• **Work to be completed**: Restate, word for word, all of the material shown below.
▽
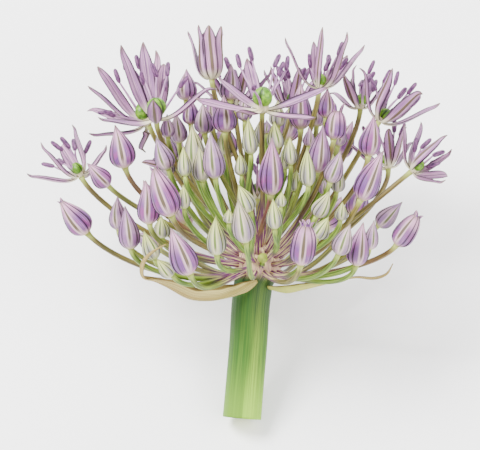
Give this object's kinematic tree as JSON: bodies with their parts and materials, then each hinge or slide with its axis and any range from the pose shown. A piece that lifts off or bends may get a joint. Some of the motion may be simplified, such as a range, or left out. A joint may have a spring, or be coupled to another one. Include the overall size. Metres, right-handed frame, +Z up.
{
  "type": "allium flower head",
  "caption": "Cut allium flower head: a round umbel of open star flowers and closed buds on thin stalks over papery bracts and a short thick green stem.",
  "frame": {"origin": "on the surface it lies on, under the middle of its bounding box", "axes": "+Z up; +Y across the surface from the cut end of the stem towards the open flowers, whose axis rises 34 degrees from the surface; +X to the right as the picture shows the head"},
  "size_m": [0.1274, 0.1063, 0.0874],
  "materials": {
    "scape_green": "satin",
    "spathe_papery": "matte",
    "flower_lilac": "matte",
    "bud_lilac": "matte",
    "bud_green": "matte"
  },
  "bodies": {
    "root": {"bud_back_centre_pair": "bud_lilac", "bud_back_high_pair": "bud_lilac", "bud_back_left_pair": "bud_lilac", "bud_back_low_pair": "bud_lilac", "bud_back_right_pair": "bud_lilac", "bud_back_small_pair": "bud_green", "bud_back_upper_group": "bud_lilac", "bud_centre_large": "bud_lilac", "bud_centre_young_pair": "bud_green", "bud_far_left": "bud_lilac", "bud_far_right": "bud_lilac", "bud_front_green_pair": "bud_green", "bud_front_lavender": "bud_lilac", "bud_front_left_purple": "bud_lilac", "bud_front_right_purple": "bud_lilac", "bud_front_white": "bud_green", "bud_left_behind": "bud_green", "bud_left_green_pair": "bud_green", "bud_left_grey_group": "bud_lilac", "bud_left_large_pair": "bud_lilac", "bud_left_low_pair": "bud_lilac", "bud_left_mid": "bud_lilac", "bud_left_outer": "bud_lilac", "bud_left_pale_pair": "bud_lilac", "bud_left_tall_group": "bud_lilac", "bud_rest_left": "bud_lilac", "bud_rest_right": "bud_lilac", "bud_right_behind_group": "bud_lilac", "bud_right_dark_pair": "bud_lilac", "bud_right_grey_pair": "bud_lilac", "bud_right_horned_pair": "bud_lilac", "bud_right_lilac_group": "bud_lilac", "bud_right_low_pair": "bud_lilac", "bud_right_outer_pale": "bud_lilac", "bud_right_pale_pair": "bud_lilac", "bud_right_tall": "bud_lilac", "bud_right_white_pair": "bud_green", "bud_right_young_pair": "bud_green", "bud_rudiment": "bud_green", "bud_top_back_group": "bud_lilac", "bud_top_left_pair": "bud_lilac", "bud_upper_pale_pair": "bud_green", "bud_upper_slim_group": "bud_green", "flower_back_left": "flower_lilac", "flower_back_upper": "flower_lilac", "flower_centre": "flower_lilac", "flower_far_left": "flower_lilac", "flower_far_right": "flower_lilac", "flower_left_facing": "flower_lilac", "flower_left_front": "flower_lilac", "flower_rest_middle": "flower_lilac", "flower_right_back": "flower_lilac", "flower_right_behind": "flower_lilac", "flower_right_upper": "flower_lilac", "flower_top_left_goblet": "flower_lilac", "flower_top_right": "flower_lilac", "scape": "scape_green", "spathe_bract_back": "spathe_papery", "spathe_bract_left": "spathe_papery", "spathe_bract_right": "spathe_papery"}
  },
  "joints": []
}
△
• **Task answer**:
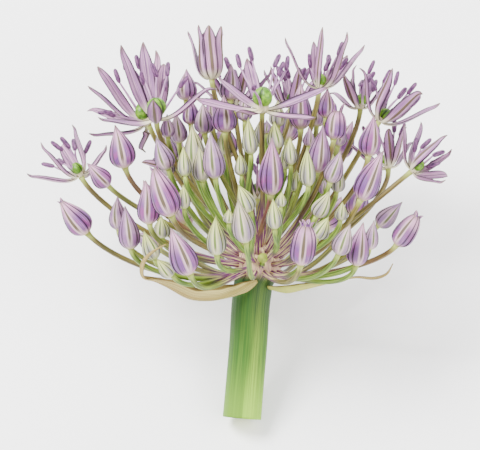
Give this object's kinematic tree as JSON: bodies with their parts and materials, then each hinge or slide with its axis and any range from the pose shown. A piece that lifts off or bends may get a joint. Some of the motion may be simplified, such as a range, or left out. A joint may have a spring, or be coupled to another one. Include the overall size. Metres, right-handed frame, +Z up.
{
  "type": "allium flower head",
  "caption": "Cut allium flower head: a round umbel of open star flowers and closed buds on thin stalks over papery bracts and a short thick green stem.",
  "frame": {"origin": "on the surface it lies on, under the middle of its bounding box", "axes": "+Z up; +Y across the surface from the cut end of the stem towards the open flowers, whose axis rises 34 degrees from the surface; +X to the right as the picture shows the head"},
  "size_m": [0.1274, 0.1063, 0.0874],
  "materials": {
    "scape_green": "satin",
    "spathe_papery": "matte",
    "flower_lilac": "matte",
    "bud_lilac": "matte",
    "bud_green": "matte"
  },
  "bodies": {
    "root": {"bud_back_centre_pair": "bud_lilac", "bud_back_high_pair": "bud_lilac", "bud_back_left_pair": "bud_lilac", "bud_back_low_pair": "bud_lilac", "bud_back_right_pair": "bud_lilac", "bud_back_small_pair": "bud_green", "bud_back_upper_group": "bud_lilac", "bud_centre_large": "bud_lilac", "bud_centre_young_pair": "bud_green", "bud_far_left": "bud_lilac", "bud_far_right": "bud_lilac", "bud_front_green_pair": "bud_green", "bud_front_lavender": "bud_lilac", "bud_front_left_purple": "bud_lilac", "bud_front_right_purple": "bud_lilac", "bud_front_white": "bud_green", "bud_left_behind": "bud_green", "bud_left_green_pair": "bud_green", "bud_left_grey_group": "bud_lilac", "bud_left_large_pair": "bud_lilac", "bud_left_low_pair": "bud_lilac", "bud_left_mid": "bud_lilac", "bud_left_outer": "bud_lilac", "bud_left_pale_pair": "bud_lilac", "bud_left_tall_group": "bud_lilac", "bud_rest_left": "bud_lilac", "bud_rest_right": "bud_lilac", "bud_right_behind_group": "bud_lilac", "bud_right_dark_pair": "bud_lilac", "bud_right_grey_pair": "bud_lilac", "bud_right_horned_pair": "bud_lilac", "bud_right_lilac_group": "bud_lilac", "bud_right_low_pair": "bud_lilac", "bud_right_outer_pale": "bud_lilac", "bud_right_pale_pair": "bud_lilac", "bud_right_tall": "bud_lilac", "bud_right_white_pair": "bud_green", "bud_right_young_pair": "bud_green", "bud_rudiment": "bud_green", "bud_top_back_group": "bud_lilac", "bud_top_left_pair": "bud_lilac", "bud_upper_pale_pair": "bud_green", "bud_upper_slim_group": "bud_green", "flower_back_left": "flower_lilac", "flower_back_upper": "flower_lilac", "flower_centre": "flower_lilac", "flower_far_left": "flower_lilac", "flower_far_right": "flower_lilac", "flower_left_facing": "flower_lilac", "flower_left_front": "flower_lilac", "flower_rest_middle": "flower_lilac", "flower_right_back": "flower_lilac", "flower_right_behind": "flower_lilac", "flower_right_upper": "flower_lilac", "flower_top_left_goblet": "flower_lilac", "flower_top_right": "flower_lilac", "scape": "scape_green", "spathe_bract_back": "spathe_papery", "spathe_bract_left": "spathe_papery", "spathe_bract_right": "spathe_papery"}
  },
  "joints": []
}